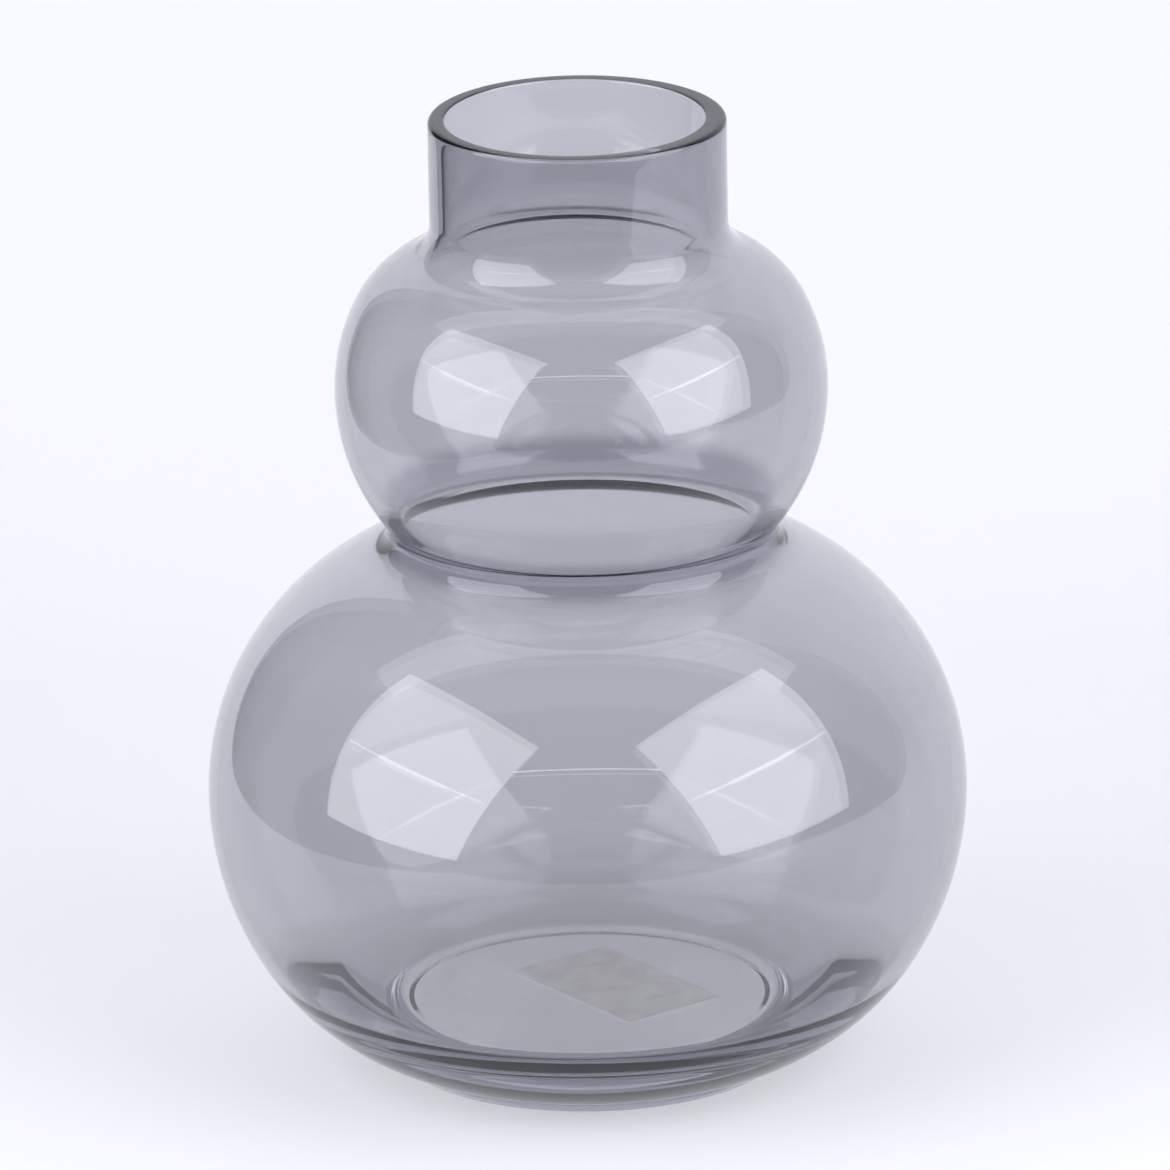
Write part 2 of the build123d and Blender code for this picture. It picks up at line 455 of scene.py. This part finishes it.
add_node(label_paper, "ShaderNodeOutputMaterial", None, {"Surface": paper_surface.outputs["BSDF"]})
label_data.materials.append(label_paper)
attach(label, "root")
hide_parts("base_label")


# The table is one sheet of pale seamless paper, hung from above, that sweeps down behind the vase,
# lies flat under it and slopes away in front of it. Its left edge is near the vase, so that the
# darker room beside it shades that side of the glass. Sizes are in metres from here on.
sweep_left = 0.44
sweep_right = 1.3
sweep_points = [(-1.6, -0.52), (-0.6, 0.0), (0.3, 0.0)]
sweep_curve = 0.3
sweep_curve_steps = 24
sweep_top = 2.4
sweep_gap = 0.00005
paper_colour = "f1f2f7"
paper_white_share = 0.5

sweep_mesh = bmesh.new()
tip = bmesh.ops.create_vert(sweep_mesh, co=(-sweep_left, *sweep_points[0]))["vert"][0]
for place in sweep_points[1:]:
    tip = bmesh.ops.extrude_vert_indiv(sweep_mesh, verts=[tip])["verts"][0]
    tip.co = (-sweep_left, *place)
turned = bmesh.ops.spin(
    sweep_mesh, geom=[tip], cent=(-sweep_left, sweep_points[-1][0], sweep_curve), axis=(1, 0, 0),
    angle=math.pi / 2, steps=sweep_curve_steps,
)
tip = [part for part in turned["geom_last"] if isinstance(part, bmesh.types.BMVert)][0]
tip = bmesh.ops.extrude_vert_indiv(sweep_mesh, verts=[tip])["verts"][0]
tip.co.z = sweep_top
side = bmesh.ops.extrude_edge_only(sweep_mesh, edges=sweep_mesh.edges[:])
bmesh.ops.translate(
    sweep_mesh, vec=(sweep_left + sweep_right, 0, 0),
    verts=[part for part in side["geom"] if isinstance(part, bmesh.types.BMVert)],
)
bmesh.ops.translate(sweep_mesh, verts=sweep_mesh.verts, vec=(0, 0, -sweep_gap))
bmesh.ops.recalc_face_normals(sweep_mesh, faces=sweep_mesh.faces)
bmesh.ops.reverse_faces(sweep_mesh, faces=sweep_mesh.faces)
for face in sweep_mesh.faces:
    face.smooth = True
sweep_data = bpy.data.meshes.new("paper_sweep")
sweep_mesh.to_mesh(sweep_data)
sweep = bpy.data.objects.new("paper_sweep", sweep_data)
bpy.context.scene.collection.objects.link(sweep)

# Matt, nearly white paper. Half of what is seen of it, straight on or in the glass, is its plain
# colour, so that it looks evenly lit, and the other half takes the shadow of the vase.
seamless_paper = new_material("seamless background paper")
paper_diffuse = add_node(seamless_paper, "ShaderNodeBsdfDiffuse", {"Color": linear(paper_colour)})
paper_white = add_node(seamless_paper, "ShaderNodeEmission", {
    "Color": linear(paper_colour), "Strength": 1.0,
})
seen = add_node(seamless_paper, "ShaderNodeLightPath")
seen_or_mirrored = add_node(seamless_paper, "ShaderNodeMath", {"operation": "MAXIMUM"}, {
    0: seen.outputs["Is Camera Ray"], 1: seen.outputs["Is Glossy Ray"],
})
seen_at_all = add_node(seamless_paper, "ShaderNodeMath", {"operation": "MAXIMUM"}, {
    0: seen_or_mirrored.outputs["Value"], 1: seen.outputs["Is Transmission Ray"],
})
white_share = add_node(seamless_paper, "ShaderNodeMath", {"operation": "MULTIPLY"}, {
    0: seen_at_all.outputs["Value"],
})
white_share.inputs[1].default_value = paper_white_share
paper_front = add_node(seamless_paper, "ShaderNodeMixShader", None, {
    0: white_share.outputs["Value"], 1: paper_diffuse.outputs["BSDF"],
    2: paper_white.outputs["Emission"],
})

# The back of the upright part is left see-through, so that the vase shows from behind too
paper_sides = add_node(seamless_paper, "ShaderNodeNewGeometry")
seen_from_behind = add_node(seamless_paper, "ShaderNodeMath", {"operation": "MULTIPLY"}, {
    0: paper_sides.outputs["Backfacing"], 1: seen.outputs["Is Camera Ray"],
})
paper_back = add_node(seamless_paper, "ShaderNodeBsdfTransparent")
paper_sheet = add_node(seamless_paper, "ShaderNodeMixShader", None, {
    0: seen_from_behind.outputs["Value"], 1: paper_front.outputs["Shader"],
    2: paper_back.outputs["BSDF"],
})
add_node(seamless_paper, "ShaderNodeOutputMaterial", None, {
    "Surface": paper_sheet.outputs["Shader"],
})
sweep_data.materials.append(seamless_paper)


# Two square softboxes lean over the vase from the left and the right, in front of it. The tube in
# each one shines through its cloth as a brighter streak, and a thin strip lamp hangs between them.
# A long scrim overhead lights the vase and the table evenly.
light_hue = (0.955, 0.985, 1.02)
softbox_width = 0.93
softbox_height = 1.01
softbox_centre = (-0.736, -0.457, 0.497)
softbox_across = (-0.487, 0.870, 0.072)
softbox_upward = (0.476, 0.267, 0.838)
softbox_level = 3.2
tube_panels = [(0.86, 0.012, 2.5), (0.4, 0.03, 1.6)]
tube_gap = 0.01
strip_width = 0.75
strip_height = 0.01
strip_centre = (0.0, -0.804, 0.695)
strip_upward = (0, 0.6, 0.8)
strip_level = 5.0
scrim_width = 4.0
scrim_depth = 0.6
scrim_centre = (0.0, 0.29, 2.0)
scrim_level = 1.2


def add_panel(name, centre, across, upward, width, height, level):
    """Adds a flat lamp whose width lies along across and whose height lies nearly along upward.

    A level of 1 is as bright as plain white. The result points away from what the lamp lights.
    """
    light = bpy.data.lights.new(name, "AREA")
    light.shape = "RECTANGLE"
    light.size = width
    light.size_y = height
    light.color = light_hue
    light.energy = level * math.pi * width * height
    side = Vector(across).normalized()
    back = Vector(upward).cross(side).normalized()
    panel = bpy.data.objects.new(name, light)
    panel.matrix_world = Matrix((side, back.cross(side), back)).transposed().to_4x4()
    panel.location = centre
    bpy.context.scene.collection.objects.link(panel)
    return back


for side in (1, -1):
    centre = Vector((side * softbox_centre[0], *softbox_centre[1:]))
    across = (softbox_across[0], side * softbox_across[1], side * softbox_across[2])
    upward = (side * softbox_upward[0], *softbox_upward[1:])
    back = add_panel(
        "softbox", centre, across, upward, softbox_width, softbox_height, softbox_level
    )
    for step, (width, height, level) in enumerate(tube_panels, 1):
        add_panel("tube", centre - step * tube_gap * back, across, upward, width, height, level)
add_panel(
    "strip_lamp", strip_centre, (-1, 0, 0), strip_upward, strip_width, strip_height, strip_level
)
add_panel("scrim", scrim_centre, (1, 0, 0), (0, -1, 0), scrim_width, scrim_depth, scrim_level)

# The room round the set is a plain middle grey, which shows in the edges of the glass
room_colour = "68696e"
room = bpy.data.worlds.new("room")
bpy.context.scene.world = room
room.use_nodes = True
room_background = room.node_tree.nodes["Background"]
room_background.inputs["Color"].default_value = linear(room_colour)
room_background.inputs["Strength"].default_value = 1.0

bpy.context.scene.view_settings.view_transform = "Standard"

=======

### Given problem
Your task is to quote the listing above word for word.

### Result for this task
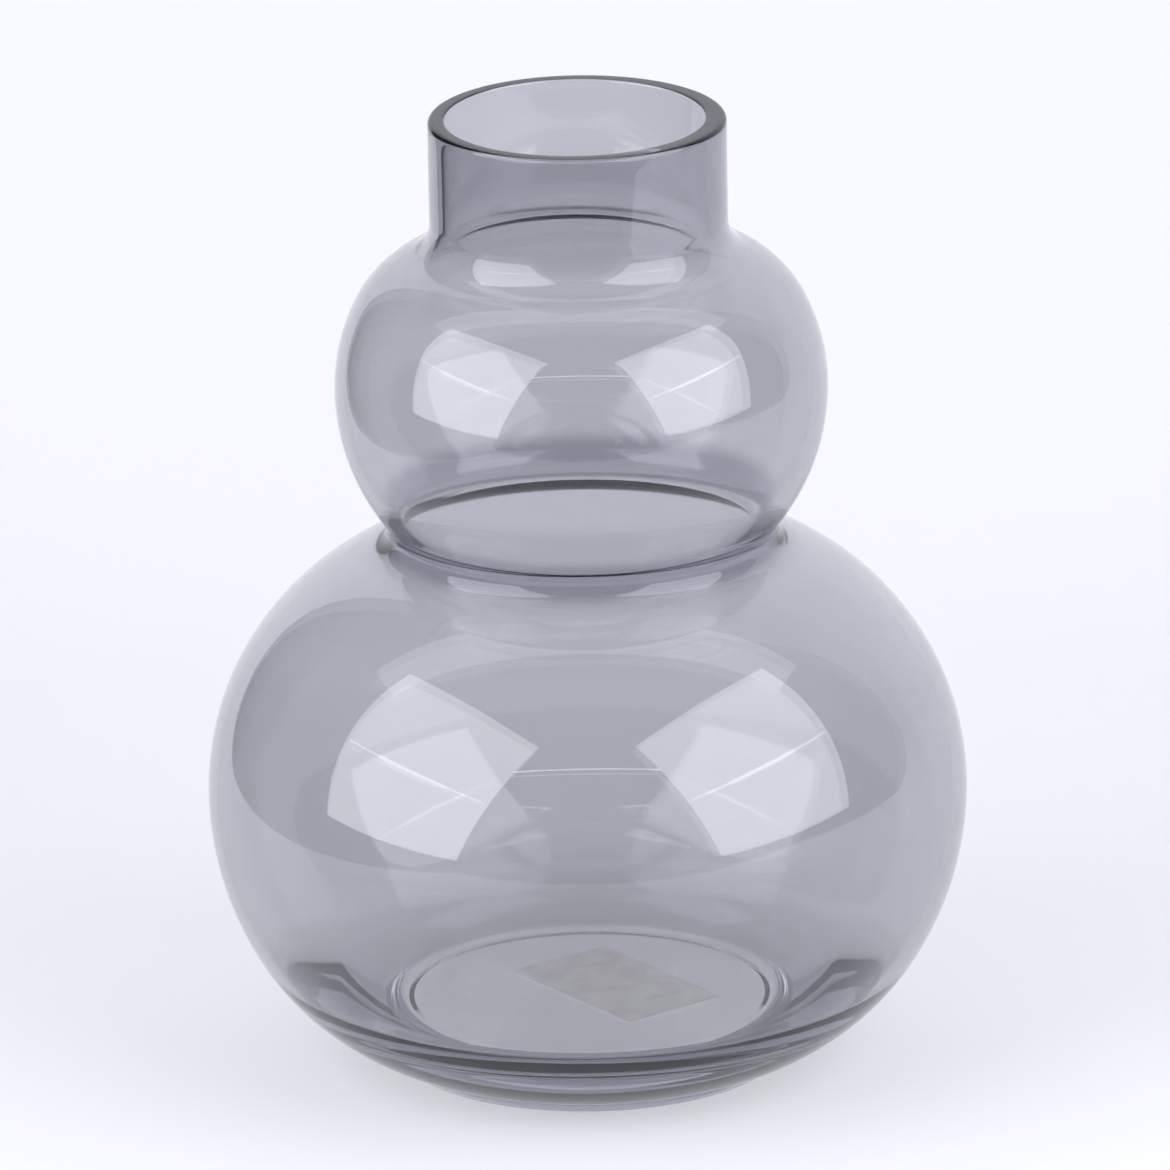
Write part 2 of the build123d and Blender code for this picture. It picks up at line 455 of scene.py. This part finishes it.
add_node(label_paper, "ShaderNodeOutputMaterial", None, {"Surface": paper_surface.outputs["BSDF"]})
label_data.materials.append(label_paper)
attach(label, "root")
hide_parts("base_label")


# The table is one sheet of pale seamless paper, hung from above, that sweeps down behind the vase,
# lies flat under it and slopes away in front of it. Its left edge is near the vase, so that the
# darker room beside it shades that side of the glass. Sizes are in metres from here on.
sweep_left = 0.44
sweep_right = 1.3
sweep_points = [(-1.6, -0.52), (-0.6, 0.0), (0.3, 0.0)]
sweep_curve = 0.3
sweep_curve_steps = 24
sweep_top = 2.4
sweep_gap = 0.00005
paper_colour = "f1f2f7"
paper_white_share = 0.5

sweep_mesh = bmesh.new()
tip = bmesh.ops.create_vert(sweep_mesh, co=(-sweep_left, *sweep_points[0]))["vert"][0]
for place in sweep_points[1:]:
    tip = bmesh.ops.extrude_vert_indiv(sweep_mesh, verts=[tip])["verts"][0]
    tip.co = (-sweep_left, *place)
turned = bmesh.ops.spin(
    sweep_mesh, geom=[tip], cent=(-sweep_left, sweep_points[-1][0], sweep_curve), axis=(1, 0, 0),
    angle=math.pi / 2, steps=sweep_curve_steps,
)
tip = [part for part in turned["geom_last"] if isinstance(part, bmesh.types.BMVert)][0]
tip = bmesh.ops.extrude_vert_indiv(sweep_mesh, verts=[tip])["verts"][0]
tip.co.z = sweep_top
side = bmesh.ops.extrude_edge_only(sweep_mesh, edges=sweep_mesh.edges[:])
bmesh.ops.translate(
    sweep_mesh, vec=(sweep_left + sweep_right, 0, 0),
    verts=[part for part in side["geom"] if isinstance(part, bmesh.types.BMVert)],
)
bmesh.ops.translate(sweep_mesh, verts=sweep_mesh.verts, vec=(0, 0, -sweep_gap))
bmesh.ops.recalc_face_normals(sweep_mesh, faces=sweep_mesh.faces)
bmesh.ops.reverse_faces(sweep_mesh, faces=sweep_mesh.faces)
for face in sweep_mesh.faces:
    face.smooth = True
sweep_data = bpy.data.meshes.new("paper_sweep")
sweep_mesh.to_mesh(sweep_data)
sweep = bpy.data.objects.new("paper_sweep", sweep_data)
bpy.context.scene.collection.objects.link(sweep)

# Matt, nearly white paper. Half of what is seen of it, straight on or in the glass, is its plain
# colour, so that it looks evenly lit, and the other half takes the shadow of the vase.
seamless_paper = new_material("seamless background paper")
paper_diffuse = add_node(seamless_paper, "ShaderNodeBsdfDiffuse", {"Color": linear(paper_colour)})
paper_white = add_node(seamless_paper, "ShaderNodeEmission", {
    "Color": linear(paper_colour), "Strength": 1.0,
})
seen = add_node(seamless_paper, "ShaderNodeLightPath")
seen_or_mirrored = add_node(seamless_paper, "ShaderNodeMath", {"operation": "MAXIMUM"}, {
    0: seen.outputs["Is Camera Ray"], 1: seen.outputs["Is Glossy Ray"],
})
seen_at_all = add_node(seamless_paper, "ShaderNodeMath", {"operation": "MAXIMUM"}, {
    0: seen_or_mirrored.outputs["Value"], 1: seen.outputs["Is Transmission Ray"],
})
white_share = add_node(seamless_paper, "ShaderNodeMath", {"operation": "MULTIPLY"}, {
    0: seen_at_all.outputs["Value"],
})
white_share.inputs[1].default_value = paper_white_share
paper_front = add_node(seamless_paper, "ShaderNodeMixShader", None, {
    0: white_share.outputs["Value"], 1: paper_diffuse.outputs["BSDF"],
    2: paper_white.outputs["Emission"],
})

# The back of the upright part is left see-through, so that the vase shows from behind too
paper_sides = add_node(seamless_paper, "ShaderNodeNewGeometry")
seen_from_behind = add_node(seamless_paper, "ShaderNodeMath", {"operation": "MULTIPLY"}, {
    0: paper_sides.outputs["Backfacing"], 1: seen.outputs["Is Camera Ray"],
})
paper_back = add_node(seamless_paper, "ShaderNodeBsdfTransparent")
paper_sheet = add_node(seamless_paper, "ShaderNodeMixShader", None, {
    0: seen_from_behind.outputs["Value"], 1: paper_front.outputs["Shader"],
    2: paper_back.outputs["BSDF"],
})
add_node(seamless_paper, "ShaderNodeOutputMaterial", None, {
    "Surface": paper_sheet.outputs["Shader"],
})
sweep_data.materials.append(seamless_paper)


# Two square softboxes lean over the vase from the left and the right, in front of it. The tube in
# each one shines through its cloth as a brighter streak, and a thin strip lamp hangs between them.
# A long scrim overhead lights the vase and the table evenly.
light_hue = (0.955, 0.985, 1.02)
softbox_width = 0.93
softbox_height = 1.01
softbox_centre = (-0.736, -0.457, 0.497)
softbox_across = (-0.487, 0.870, 0.072)
softbox_upward = (0.476, 0.267, 0.838)
softbox_level = 3.2
tube_panels = [(0.86, 0.012, 2.5), (0.4, 0.03, 1.6)]
tube_gap = 0.01
strip_width = 0.75
strip_height = 0.01
strip_centre = (0.0, -0.804, 0.695)
strip_upward = (0, 0.6, 0.8)
strip_level = 5.0
scrim_width = 4.0
scrim_depth = 0.6
scrim_centre = (0.0, 0.29, 2.0)
scrim_level = 1.2


def add_panel(name, centre, across, upward, width, height, level):
    """Adds a flat lamp whose width lies along across and whose height lies nearly along upward.

    A level of 1 is as bright as plain white. The result points away from what the lamp lights.
    """
    light = bpy.data.lights.new(name, "AREA")
    light.shape = "RECTANGLE"
    light.size = width
    light.size_y = height
    light.color = light_hue
    light.energy = level * math.pi * width * height
    side = Vector(across).normalized()
    back = Vector(upward).cross(side).normalized()
    panel = bpy.data.objects.new(name, light)
    panel.matrix_world = Matrix((side, back.cross(side), back)).transposed().to_4x4()
    panel.location = centre
    bpy.context.scene.collection.objects.link(panel)
    return back


for side in (1, -1):
    centre = Vector((side * softbox_centre[0], *softbox_centre[1:]))
    across = (softbox_across[0], side * softbox_across[1], side * softbox_across[2])
    upward = (side * softbox_upward[0], *softbox_upward[1:])
    back = add_panel(
        "softbox", centre, across, upward, softbox_width, softbox_height, softbox_level
    )
    for step, (width, height, level) in enumerate(tube_panels, 1):
        add_panel("tube", centre - step * tube_gap * back, across, upward, width, height, level)
add_panel(
    "strip_lamp", strip_centre, (-1, 0, 0), strip_upward, strip_width, strip_height, strip_level
)
add_panel("scrim", scrim_centre, (1, 0, 0), (0, -1, 0), scrim_width, scrim_depth, scrim_level)

# The room round the set is a plain middle grey, which shows in the edges of the glass
room_colour = "68696e"
room = bpy.data.worlds.new("room")
bpy.context.scene.world = room
room.use_nodes = True
room_background = room.node_tree.nodes["Background"]
room_background.inputs["Color"].default_value = linear(room_colour)
room_background.inputs["Strength"].default_value = 1.0

bpy.context.scene.view_settings.view_transform = "Standard"